Pombal also ordered surveys to be sent to parishes across the country. The questions in the survey included: How many aftershocks were felt? What kind of damage was caused? How long did the earthquake last? Did the shaking come from one direction? What happened to the wells and water? The answers to these questions have helped modern seismologists construct isoseismal maps, which depict the varying levels of shaking in a region during an earthquake. Shaking levels correlate with the Modified Mercalli Scale, which seismologists use today to describe shaking intensities on a scale from I to XII, I being barely detectable and XII denoting extreme shaking. Researchers currently think that the shaking in Lisbon in 1755 reached level X, while cities in Morocco experienced level-IX shaking. The strongest shaking, reaching level XI, occurred near the Algarve along Portugal’s southern coast, indicating the quake’s epicenter was near this region.
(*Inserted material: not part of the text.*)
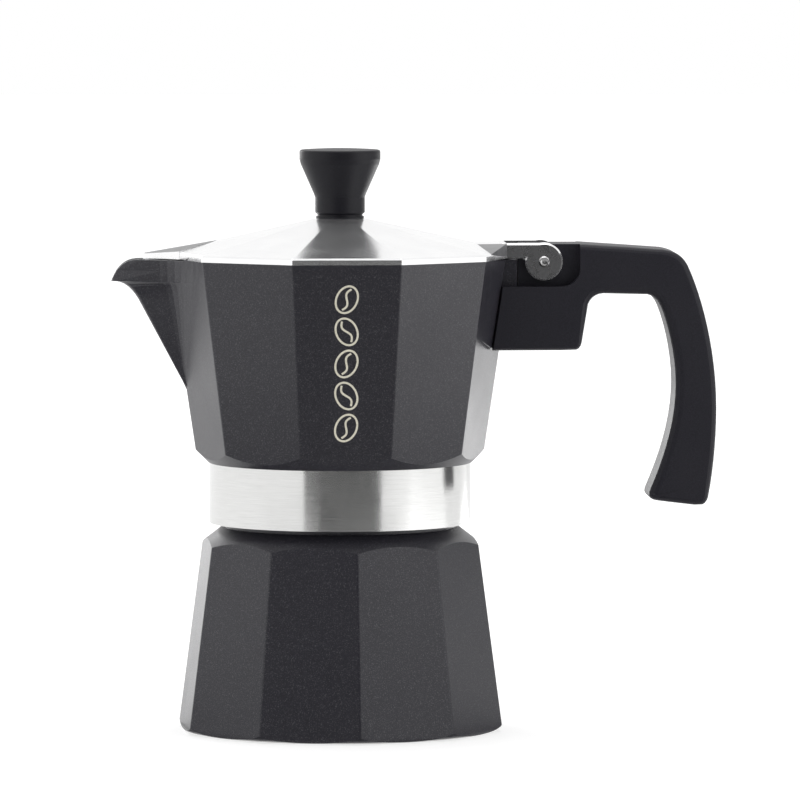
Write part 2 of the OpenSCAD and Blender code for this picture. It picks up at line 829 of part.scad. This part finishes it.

Pombal’s investigations into the nature of the earthquake — along with the instigation of new building practices — are thought by some to mark the beginnings of the scientific study of seismology.

When the shaking and the burning subsided in Lisbon, Davy, who survived, wrote that “this extensive and opulent city is now nothing but a vast heap of ruins; that the rich and poor are at present upon a level.” Today, though, buildings erected under Pombal’s governance — designed with earthquakes in mind — stand in many of Lisbon’s downtown squares, and the roofless Carmo Convent is one of the only reminders of the city’s destruction.